====== RAW DATA

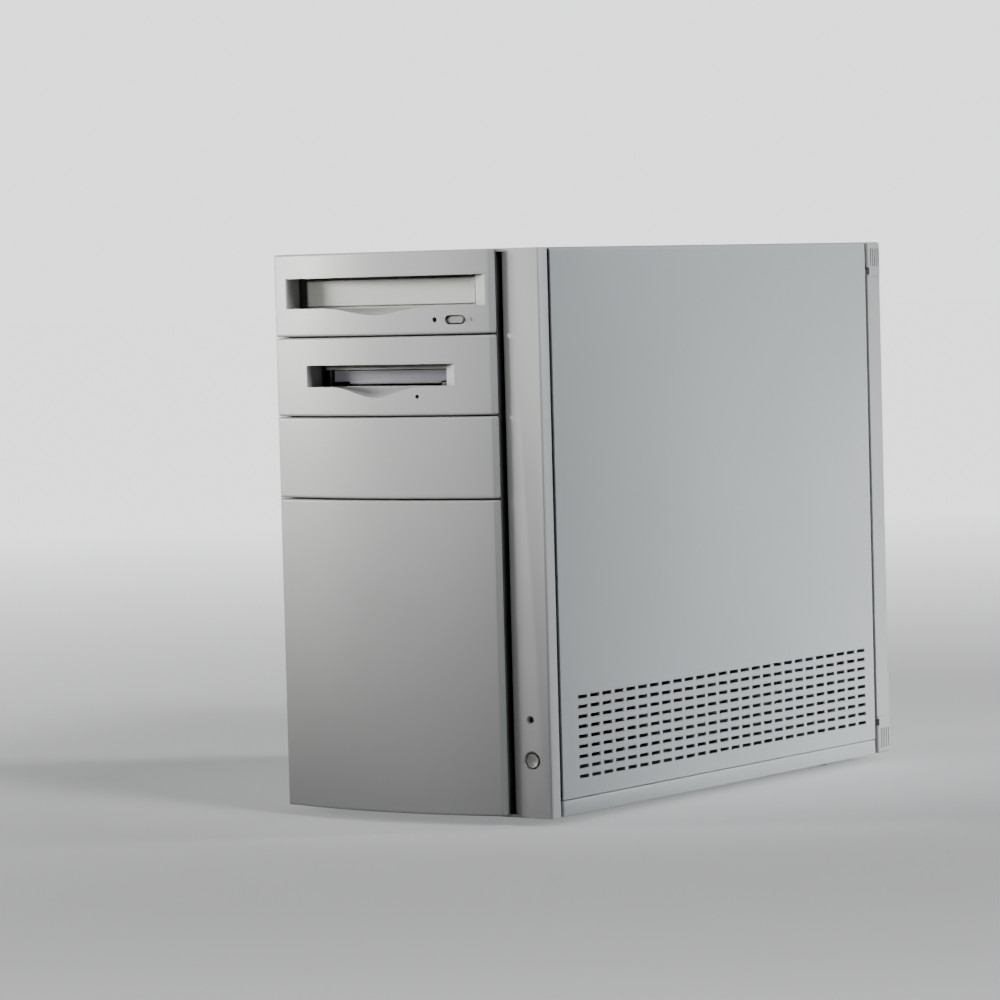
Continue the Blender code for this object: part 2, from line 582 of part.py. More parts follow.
def blades(name, centre, axis, hub_radius, tip_radius, depth, count, material):
    """Fan rotor: a hub with flat blades pitched about their own length."""
    hub = rod_shape(centre, axis, hub_radius, depth, 20)
    rotor = make_part(name, [hub], material, centre)
    tool = make_tool(f"{name}_blades")
    work = bmesh.new()
    length = tip_radius - hub_radius + 0.002
    for number in range(count):
        around = Matrix.Rotation(2 * math.pi * number / count, 4, "Z")
        pitch = Matrix.Rotation(math.radians(32), 4, "X")
        width = 2 * math.pi * hub_radius / count * 0.95
        place = around @ Matrix.Translation((hub_radius - 0.002 + length / 2, 0, 0)) @ pitch
        size = Matrix.Diagonal((length, width, 0.0012, 1.0))
        bmesh.ops.create_cube(work, size=1.0, matrix=place @ size)
    turn = Matrix.Translation(centre) @ AXIS_TURNS[axis]
    bmesh.ops.transform(work, matrix=turn, verts=work.verts)
    work.to_mesh(tool.data)
    work.free()
    apply_tool(rotor, "UNION", tool, overlapping=True)
    smooth_round(rotor)


# ---------------------------------------------------------------- power supply
def build_power_supply():
    fan_x, fan_z = PSU_FAN
    case = make_part("psu_case", [box_shape(PSU_LOW, PSU_HIGH)], ZINC_STEEL)
    inner_low = Vector(PSU_LOW) + Vector((STEEL, STEEL, STEEL))
    inner_high = Vector(PSU_HIGH) - Vector((STEEL, STEEL, STEEL))
    cut(case, box_shape(inner_low, inner_high))
    intake = [box_shape((-0.0700 + 0.0100 * step, 0.045, 0.2700), (-0.0650 + 0.0100 * step, 0.055, 0.3280))
              for step in range(12)]
    cut(case, rod_shape((fan_x, 0.1890, fan_z), "Y", 0.0370, 0.008, 36),
        box_shape((0.0150, 0.185, 0.3000), (0.0450, 0.195, 0.3220)),
        box_shape((0.0200, 0.185, 0.2690), (0.0400, 0.195, 0.2830)),
        *intake)
    combine(case, "UNION", [
        rod_shape((fan_x, 0.1869, fan_z), "Y", 0.0145, 0.0050, 24),
        box_shape((fan_x - 0.0380, 0.1884, fan_z - 0.0016), (fan_x + 0.0380, 0.1894, fan_z + 0.0016)),
        box_shape((fan_x - 0.0016, 0.1884, fan_z - 0.0380), (fan_x + 0.0016, 0.1894, fan_z + 0.0380)),
    ])
    blades("psu_fan_rotor", (fan_x, 0.1760, fan_z), "Y", 0.0140, 0.0350, 0.0160, 7, DARK_PLASTIC)

    guard = make_part("psu_fan_guard", [rod_shape((fan_x, 0.1907, fan_z), "Y", 0.0385, 0.0018, 36)], CHROME)
    rings = [(0.0365, 0.0305), (0.0285, 0.0225), (0.0205, 0.0145), (0.0125, 0.0)]
    for outer, inner in rings:
        cut(guard, rod_shape((fan_x, 0.1907, fan_z), "Y", outer, 0.004, 32))
        if inner > 0:
            edge = inner - 0.0002
            wire = rod_shape((fan_x, 0.1907, fan_z), "Y", edge, 0.0018, 32)
            combine(guard, "UNION", [wire], overlapping=False)
    combine(guard, "UNION", [
        box_shape((fan_x - 0.0370, 0.1900, fan_z - 0.0010), (fan_x + 0.0370, 0.1914, fan_z + 0.0010)),
        box_shape((fan_x - 0.0010, 0.1900, fan_z - 0.0370), (fan_x + 0.0010, 0.1914, fan_z + 0.0370)),
    ])

    inlet = make_part("power_inlet", [
        box_shape((0.0155, 0.1700, 0.3005), (0.0445, 0.1905, 0.3215)),
        box_shape((0.0130, 0.1898, 0.2985), (0.0470, 0.1920, 0.3235)),
    ], DARK_PLASTIC)
    cut(inlet, box_shape((0.0180, 0.1740, 0.3030), (0.0420, 0.2000, 0.3190)))
    combine(inlet, "UNION", [
        box_shape((0.0290, 0.1730, 0.3120), (0.0310, 0.1860, 0.3160)),
        box_shape((0.0220, 0.1730, 0.3060), (0.0240, 0.1860, 0.3100)),
        box_shape((0.0360, 0.1730, 0.3060), (0.0380, 0.1860, 0.3100)),
    ], overlapping=False)
    profile = [(0.1855, 0.2701), (0.1905, 0.2701), (0.1893, 0.2760), (0.1918, 0.2819), (0.1855, 0.2819)]
    rocker = extrude_outline("psu_rocker", profile, 0.0206, 0.0394, "XY")
    turn = Matrix.Rotation(math.radians(90), 4, "Z") @ Matrix.Rotation(math.radians(90), 4, "X")
    rocker.data.transform(turn)
    rocker.data.transform(Matrix.Translation((-0.0300, -0.1870, -0.2760)))
    rocker.location = (0.0300, 0.1870, 0.2760)
    rocker.data.materials.clear()
    rocker.data.materials.append(DARK_PLASTIC)
    PARTS.objects.link(rocker)


# ---------------------------------------------------------------- feet and internal leads
def build_feet():
    for name, x, y in (("foot_front_left", -0.0700, -0.1350), ("foot_front_right", 0.0350, -0.1350),
                       ("foot_rear_left", -0.0700, 0.1600), ("foot_rear_right", 0.0700, 0.1600)):
        foot = make_part(name, [rod_shape((x, y, 0.0026), "Z", 0.0090, 0.0052, 24, 0.0100)], RUBBER)
        smooth_round(foot)


def smooth_route(corners, steps):
    """Points of a Catmull-Rom curve through the given corners."""
    corners = [Vector(c) for c in corners]
    ends = [2 * corners[0] - corners[1]] + corners + [2 * corners[-1] - corners[-2]]
    points = []
    for index in range(1, len(ends) - 2):
        before, start, stop, after = ends[index - 1:index + 3]
        for step in range(steps):
            t = step / steps
            points.append(0.5 * ((2 * start) + (stop - before) * t
                                 + (2 * before - 5 * start + 4 * stop - after) * t ** 2
                                 + (3 * start - before - 3 * stop + after) * t ** 3))
    points.append(corners[-1])
    return points


def build_leads():
    """The drive ribbon and the supply harness, both held at each end inside the case."""
    route = smooth_route([(0, -0.0215, 0.1640), (0, -0.0080, 0.1650), (0, 0.0100, 0.1900), (0, 0.0200, 0.2400),
                          (0, 0.0260, 0.2900), (0, 0.0200, 0.3170), (0, 0.0095, 0.3190)], 4)
    half = 0.0006
    left_edge = []
    right_edge = []
    for index, point in enumerate(route):
        before = route[max(index - 1, 0)]
        after = route[min(index + 1, len(route) - 1)]
        along = (after - before).normalized()
        normal = Vector((0, -along.z, along.y)) * half
        left_edge.append((point.y + normal.y, point.z + normal.z))
        right_edge.append((point.y - normal.y, point.z - normal.z))
    ribbon = extrude_outline("ribbon_cable", left_edge + right_edge[::-1], -0.0300, 0.0180, "XY")
    turn = Matrix.Rotation(math.radians(90), 4, "Z") @ Matrix.Rotation(math.radians(90), 4, "X")
    ribbon.data.transform(turn)
    ribbon.data.materials.clear()
    ribbon.data.materials.append(CABLE_GREY)
    PARTS.objects.link(ribbon)

    corners = [(-0.0300, 0.0490, 0.2640), (-0.0290, 0.0400, 0.2600), (-0.0280, 0.0330, 0.2400),
               (-0.0330, 0.0450, 0.1900), (-0.0450, 0.0600, 0.1500), (-0.0600, 0.0600, 0.1360),
               (-0.0750, 0.0600, 0.1350)]
    points = smooth_route(corners, 4)
    curve = bpy.data.curves.new("psu_harness", "CURVE")
    curve.dimensions = "3D"
    curve.bevel_depth = 0.0040
    curve.bevel_resolution = 2
    curve.use_fill_caps = True
    spline = curve.splines.new("POLY")
    spline.points.add(len(points) - 1)
    for point, place in zip(spline.points, points):
        point.co = (*place, 1.0)
    curve.materials.append(WIRE_BLACK)
    harness = bpy.data.objects.new("psu_harness", curve)
    PARTS.objects.link(harness)
    make_part("board_power_plug", [box_shape((-0.0871, 0.0540, 0.1130), (-0.0770, 0.0660, 0.1570))], SOCKET_IVORY)


build_column()
build_front_frame()
build_chassis()
build_rear()
build_covers()
build_cd_drive()
build_floppy_drive()
build_hard_drive()
build_board()
blades("cpu_fan_rotor", (-0.0486, *CPU_FAN), "X", 0.0095, 0.0225, 0.0070, 7, DARK_PLASTIC)
build_power_supply()
build_feet()
build_leads()
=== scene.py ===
"""Looks of the mini-tower computer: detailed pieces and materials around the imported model."""

import math
import random

import bmesh
import bpy
from mathutils import Matrix, Vector


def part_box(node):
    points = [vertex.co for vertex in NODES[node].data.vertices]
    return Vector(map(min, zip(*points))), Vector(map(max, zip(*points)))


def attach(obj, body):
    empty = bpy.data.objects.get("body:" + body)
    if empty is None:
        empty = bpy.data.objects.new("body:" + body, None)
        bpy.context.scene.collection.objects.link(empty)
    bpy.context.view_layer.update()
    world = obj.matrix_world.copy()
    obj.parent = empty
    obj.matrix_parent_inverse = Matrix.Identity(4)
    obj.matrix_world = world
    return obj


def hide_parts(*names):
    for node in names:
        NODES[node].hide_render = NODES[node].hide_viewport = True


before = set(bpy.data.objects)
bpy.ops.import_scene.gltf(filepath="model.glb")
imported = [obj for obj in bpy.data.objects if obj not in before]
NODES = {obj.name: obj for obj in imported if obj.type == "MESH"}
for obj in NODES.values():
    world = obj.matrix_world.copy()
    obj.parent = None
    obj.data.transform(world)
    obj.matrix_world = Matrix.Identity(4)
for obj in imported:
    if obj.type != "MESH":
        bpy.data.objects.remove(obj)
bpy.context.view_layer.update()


# ---------------------------------------------------------------- sizes taken from the frame
def side(node, axis, end):
    """One face of a node's box: axis 0, 1 or 2, end 0 for the low side and 1 for the high side."""
    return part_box(node)[end][axis]


LEFT = side("bezel_frame", 0, 0)
RIGHT = side("bezel_frame", 0, 1)
BODY_BOTTOM = side("bezel_frame", 2, 0)
BODY_TOP = side("bezel_frame", 2, 1)
STRIP_Y = side("bezel_frame", 1, 0)
COLUMN_LEFT = side("lower_panel", 0, 0)
COLUMN_RIGHT = side("lower_panel", 0, 1)
COLUMN_APEX_Y = side("lower_panel", 1, 0)
COLUMN_BACK = side("lower_panel", 1, 1)
PANEL_FRONT = side("side_door", 1, 0)
PANEL_BACK = side("side_door", 1, 1)
PANEL_BOTTOM = side("side_door", 2, 0)
REAR = side("rear_frame", 1, 1)
COLUMN_EDGE_Y = COLUMN_APEX_Y + 0.0110
GROOVE_RIGHT = COLUMN_RIGHT + 0.0020
SHEET = 0.0012
WALL = 0.0025
PAST = 0.002   # how far a cutting solid stands past the face that it cuts

COLUMN_MIDDLE = (COLUMN_RIGHT + COLUMN_LEFT) / 2
COLUMN_HALF = (COLUMN_RIGHT - COLUMN_LEFT) / 2
CROWN = COLUMN_EDGE_Y - COLUMN_APEX_Y
CROWN_RADIUS = (COLUMN_HALF ** 2 + CROWN ** 2) / (2 * CROWN)
CROWN_CENTRE_Y = COLUMN_APEX_Y + CROWN_RADIUS


def centre_of(node):
    low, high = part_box(node)
    return [(near + far) / 2 for near, far in zip(low, high)]


def crown_y(x, inset=0.0):
    """Depth of the crowned column's front at a place across it."""
    return CROWN_CENTRE_Y - math.sqrt((CROWN_RADIUS - inset) ** 2 - (x - COLUMN_MIDDLE) ** 2)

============

▸ **WHAT TO PRODUCE**
Using the data above, transcribe the lines that run from the line with "build_column()" to the line with "obj.matrix_world = world", both ends kept, and output nothing else.

▸ **ANSWER FOR THIS EXERCISE**
build_column()
build_front_frame()
build_chassis()
build_rear()
build_covers()
build_cd_drive()
build_floppy_drive()
build_hard_drive()
build_board()
blades("cpu_fan_rotor", (-0.0486, *CPU_FAN), "X", 0.0095, 0.0225, 0.0070, 7, DARK_PLASTIC)
build_power_supply()
build_feet()
build_leads()
=== scene.py ===
"""Looks of the mini-tower computer: detailed pieces and materials around the imported model."""

import math
import random

import bmesh
import bpy
from mathutils import Matrix, Vector


def part_box(node):
    points = [vertex.co for vertex in NODES[node].data.vertices]
    return Vector(map(min, zip(*points))), Vector(map(max, zip(*points)))


def attach(obj, body):
    empty = bpy.data.objects.get("body:" + body)
    if empty is None:
        empty = bpy.data.objects.new("body:" + body, None)
        bpy.context.scene.collection.objects.link(empty)
    bpy.context.view_layer.update()
    world = obj.matrix_world.copy()
    obj.parent = empty
    obj.matrix_parent_inverse = Matrix.Identity(4)
    obj.matrix_world = world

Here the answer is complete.